= Claudia Sermbezis =

English actress and writer

Claudia Sermbezis is an English actress, best known for playing Lema Eelyak in Star Wars: The Force Awakens. She is also a writer and a broadcast journalist and television presenter specialising in news and wildlife for the BBC.

==Early life==

Claudia Asimina Sermbezis was born in Kent, to a Greek father and an English mother.

==Career==

Claudia Sermbezis plays Lema Eelyak in Star Wars: The Force Awakens. When she says, "General, the shields are down!" it is an echo of the line said by Admiral Ackbar in Star Wars: Episode VI – Return of the Jedi, "The shield is down! Commence attack on the Death Star's main reactor!"

Sermbezis has also worked with a number of high-profile British comedians and writers, including Ricky Gervais and Stephen Merchant in the Extras Christmas Special. Sermbezis played David Tennant's assistant in the Doctor Who spoof.
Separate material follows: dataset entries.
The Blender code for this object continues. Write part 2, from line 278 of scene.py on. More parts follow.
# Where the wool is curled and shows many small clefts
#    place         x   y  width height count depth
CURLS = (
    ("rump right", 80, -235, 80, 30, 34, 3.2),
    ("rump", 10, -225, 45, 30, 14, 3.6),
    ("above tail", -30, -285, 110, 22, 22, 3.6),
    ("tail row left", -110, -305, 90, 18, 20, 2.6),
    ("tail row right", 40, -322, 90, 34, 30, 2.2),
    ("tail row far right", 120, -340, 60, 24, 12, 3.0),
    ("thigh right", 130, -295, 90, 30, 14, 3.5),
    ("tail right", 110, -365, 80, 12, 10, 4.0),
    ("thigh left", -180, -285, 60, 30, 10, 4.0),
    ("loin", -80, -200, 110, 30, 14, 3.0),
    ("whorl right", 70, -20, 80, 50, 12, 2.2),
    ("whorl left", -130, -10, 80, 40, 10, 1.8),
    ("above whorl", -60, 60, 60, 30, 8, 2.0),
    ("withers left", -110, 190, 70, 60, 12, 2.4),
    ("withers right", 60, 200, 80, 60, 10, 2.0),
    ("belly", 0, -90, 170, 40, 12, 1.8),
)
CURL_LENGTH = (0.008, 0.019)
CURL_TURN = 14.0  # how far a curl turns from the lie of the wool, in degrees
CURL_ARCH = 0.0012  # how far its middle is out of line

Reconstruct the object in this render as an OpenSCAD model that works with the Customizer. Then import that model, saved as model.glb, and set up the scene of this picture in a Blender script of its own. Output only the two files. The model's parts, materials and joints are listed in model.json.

Sermbezis was Rob Brydon's agent in Rob Brydon's Annually Retentive for the BBC and Dr Judith MacIntosh in Channel 5's A-Z of Sexual Fetishes - a mockumentary produced by Rob Brydon's production company, Jones the Film. She also wrote and performed in the Jones the Film comedy Being Beautiful.

In 2002, Sermbezis made her debut in London's West End at the Theatre Royal Haymarket as a member of the Sir Peter Hall Company, acting alongside Vanessa Redgrave, Joely Richardson, Jack Davenport and Googie Withers. In 2006, she spent four months as a guest artist at the Royal Dramatic Theatre, in a new play about Sven-Göran Eriksson.

Sermbezis began her journalism career at the age of 17 when she work shadowed Anna Ford on the BBC's Six O'Clock News. She went on to become the nation's youngest national newsreader when she began reading Saturday morning bulletins for GMTV at 25. From 2006 to 2008, she was GMTV's weekend news presenter on The Sunday Programme.

Sermbezis also freelances as a journalist writing, reporting and presenting for the BBC. She specialises in wildlife journalism and broke the international story about the end of the dancing bear trade in India. Sermbezis subsequently wrote, produced and presented Saving India's Dancing Bears, her half-hour documentary which the BBC broadcast nationwide on Christmas Day and New Year's Eve 2009. In 2010, Sermbezis produced and presented a series of reports about loggerhead sea turtles in Zakynthos. She is a reporter and newsreader for BBC South East Today.

==Credits==

Ben Affleck thanks her in the credits of his 2007 directorial debut Gone Baby Gone.

==Awards==

In January 2009, Sermbezis was nominated for a Royal Television Society award.

Sermbezis won Kent Press & Broadcast Presenter of the Year 2025 & 2024

And Kent Press & Broadcast Feature Journalist of the Year 2020.

==Trivia==
Sermbezis became the UK's youngest ever national news presenter when she began reading Saturday morning bulletins for GMTV at 25.

In February 2006, Press Gazette named Sermbezis as one of the country's most eligible journalists.